* _DESCRIPTION OF THE TASK_: Make an exact copy of the listing below.

******

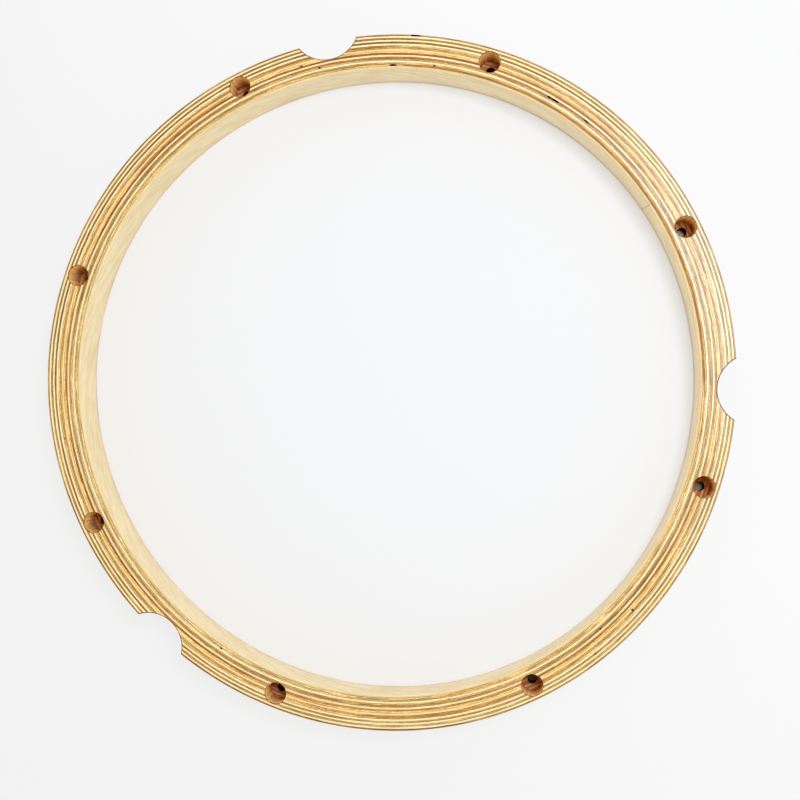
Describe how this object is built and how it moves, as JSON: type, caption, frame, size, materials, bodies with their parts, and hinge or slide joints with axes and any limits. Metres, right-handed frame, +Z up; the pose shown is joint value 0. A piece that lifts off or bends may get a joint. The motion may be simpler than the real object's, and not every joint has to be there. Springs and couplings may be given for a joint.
{
  "type": "drum hoop",
  "caption": "Round laminated wood drum hoop of thin veneers on edge, with counterbored tension-rod holes and round leg notches in its outer edge.",
  "frame": {"origin": "centre of the rod-hole circle, on the underside plane", "axes": "+Z up towards the counterbored face, -Y through the lone leg notch, the other two notches on the +Y side"},
  "size_m": [0.4561, 0.4531, 0.0318],
  "materials": {
    "cross_grain": "bare cross-grain veneer edge, cut and sanded, satin",
    "long_grain": "bare long-grain veneer edge, pale, cut and sanded, satin",
    "outer_face": "tan outer face veneer with upright grain, sanded, satin",
    "inner_face": "pale inner face veneer, sanded smooth, satin"
  },
  "bodies": {
    "root": {"cross_ply_1_outer_face_arc_1": "outer_face", "cross_ply_1_outer_face_arc_2": "outer_face", "cross_ply_1_outer_face_arc_3": "outer_face", "cross_ply_1_outer_face_arc_4": "outer_face", "long_ply_1_arc_1": "long_grain", "long_ply_1_arc_2": "long_grain", "long_ply_1_arc_3": "long_grain", "cross_ply_2_arc_1": "cross_grain", "cross_ply_2_arc_2": "cross_grain", "cross_ply_2_arc_3": "cross_grain", "long_ply_2_arc_1": "long_grain", "long_ply_2_arc_2": "long_grain", "long_ply_2_arc_3": "long_grain", "cross_ply_3_arc_1": "cross_grain", "cross_ply_3_arc_2": "cross_grain", "cross_ply_3_arc_3": "cross_grain", "long_ply_3_arc_1": "long_grain", "long_ply_3_arc_2": "long_grain", "long_ply_3_arc_3": "long_grain", "cross_ply_4_arc_1": "cross_grain", "cross_ply_4_arc_2": "cross_grain", "cross_ply_4_arc_3": "cross_grain", "cross_ply_4_arc_4": "cross_grain", "cross_ply_4_arc_5": "cross_grain", "cross_ply_4_arc_6": "cross_grain", "cross_ply_4_arc_7": "cross_grain", "cross_ply_4_arc_8": "cross_grain", "cross_ply_4_arc_9": "cross_grain", "cross_ply_4_arc_10": "cross_grain", "cross_ply_4_arc_11": "cross_grain", "long_ply_4_arc_1": "long_grain", "long_ply_4_arc_2": "long_grain", "long_ply_4_arc_3": "long_grain", "long_ply_4_arc_4": "long_grain", "long_ply_4_arc_5": "long_grain", "long_ply_4_arc_6": "long_grain", "long_ply_4_arc_7": "long_grain", "long_ply_4_arc_8": "long_grain", "long_ply_4_arc_9": "long_grain", "long_ply_4_arc_10": "long_grain", "long_ply_4_arc_11": "long_grain", "cross_ply_5": "cross_grain", "long_ply_5": "long_grain", "cross_ply_6": "cross_grain", "long_ply_6": "long_grain", "cross_ply_7": "cross_grain", "long_ply_7_inner_face": "inner_face"}
  },
  "joints": []
}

******

* _ANSWER TO THIS TASK_:
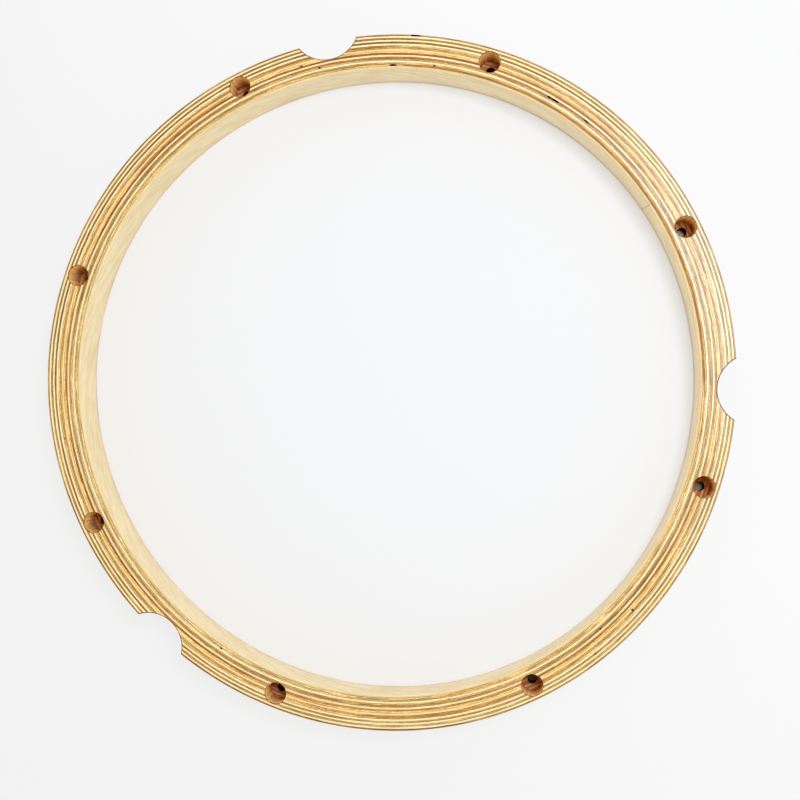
Describe how this object is built and how it moves, as JSON: type, caption, frame, size, materials, bodies with their parts, and hinge or slide joints with axes and any limits. Metres, right-handed frame, +Z up; the pose shown is joint value 0. A piece that lifts off or bends may get a joint. The motion may be simpler than the real object's, and not every joint has to be there. Springs and couplings may be given for a joint.
{
  "type": "drum hoop",
  "caption": "Round laminated wood drum hoop of thin veneers on edge, with counterbored tension-rod holes and round leg notches in its outer edge.",
  "frame": {"origin": "centre of the rod-hole circle, on the underside plane", "axes": "+Z up towards the counterbored face, -Y through the lone leg notch, the other two notches on the +Y side"},
  "size_m": [0.4561, 0.4531, 0.0318],
  "materials": {
    "cross_grain": "bare cross-grain veneer edge, cut and sanded, satin",
    "long_grain": "bare long-grain veneer edge, pale, cut and sanded, satin",
    "outer_face": "tan outer face veneer with upright grain, sanded, satin",
    "inner_face": "pale inner face veneer, sanded smooth, satin"
  },
  "bodies": {
    "root": {"cross_ply_1_outer_face_arc_1": "outer_face", "cross_ply_1_outer_face_arc_2": "outer_face", "cross_ply_1_outer_face_arc_3": "outer_face", "cross_ply_1_outer_face_arc_4": "outer_face", "long_ply_1_arc_1": "long_grain", "long_ply_1_arc_2": "long_grain", "long_ply_1_arc_3": "long_grain", "cross_ply_2_arc_1": "cross_grain", "cross_ply_2_arc_2": "cross_grain", "cross_ply_2_arc_3": "cross_grain", "long_ply_2_arc_1": "long_grain", "long_ply_2_arc_2": "long_grain", "long_ply_2_arc_3": "long_grain", "cross_ply_3_arc_1": "cross_grain", "cross_ply_3_arc_2": "cross_grain", "cross_ply_3_arc_3": "cross_grain", "long_ply_3_arc_1": "long_grain", "long_ply_3_arc_2": "long_grain", "long_ply_3_arc_3": "long_grain", "cross_ply_4_arc_1": "cross_grain", "cross_ply_4_arc_2": "cross_grain", "cross_ply_4_arc_3": "cross_grain", "cross_ply_4_arc_4": "cross_grain", "cross_ply_4_arc_5": "cross_grain", "cross_ply_4_arc_6": "cross_grain", "cross_ply_4_arc_7": "cross_grain", "cross_ply_4_arc_8": "cross_grain", "cross_ply_4_arc_9": "cross_grain", "cross_ply_4_arc_10": "cross_grain", "cross_ply_4_arc_11": "cross_grain", "long_ply_4_arc_1": "long_grain", "long_ply_4_arc_2": "long_grain", "long_ply_4_arc_3": "long_grain", "long_ply_4_arc_4": "long_grain", "long_ply_4_arc_5": "long_grain", "long_ply_4_arc_6": "long_grain", "long_ply_4_arc_7": "long_grain", "long_ply_4_arc_8": "long_grain", "long_ply_4_arc_9": "long_grain", "long_ply_4_arc_10": "long_grain", "long_ply_4_arc_11": "long_grain", "cross_ply_5": "cross_grain", "long_ply_5": "long_grain", "cross_ply_6": "cross_grain", "long_ply_6": "long_grain", "cross_ply_7": "cross_grain", "long_ply_7_inner_face": "inner_face"}
  },
  "joints": []
}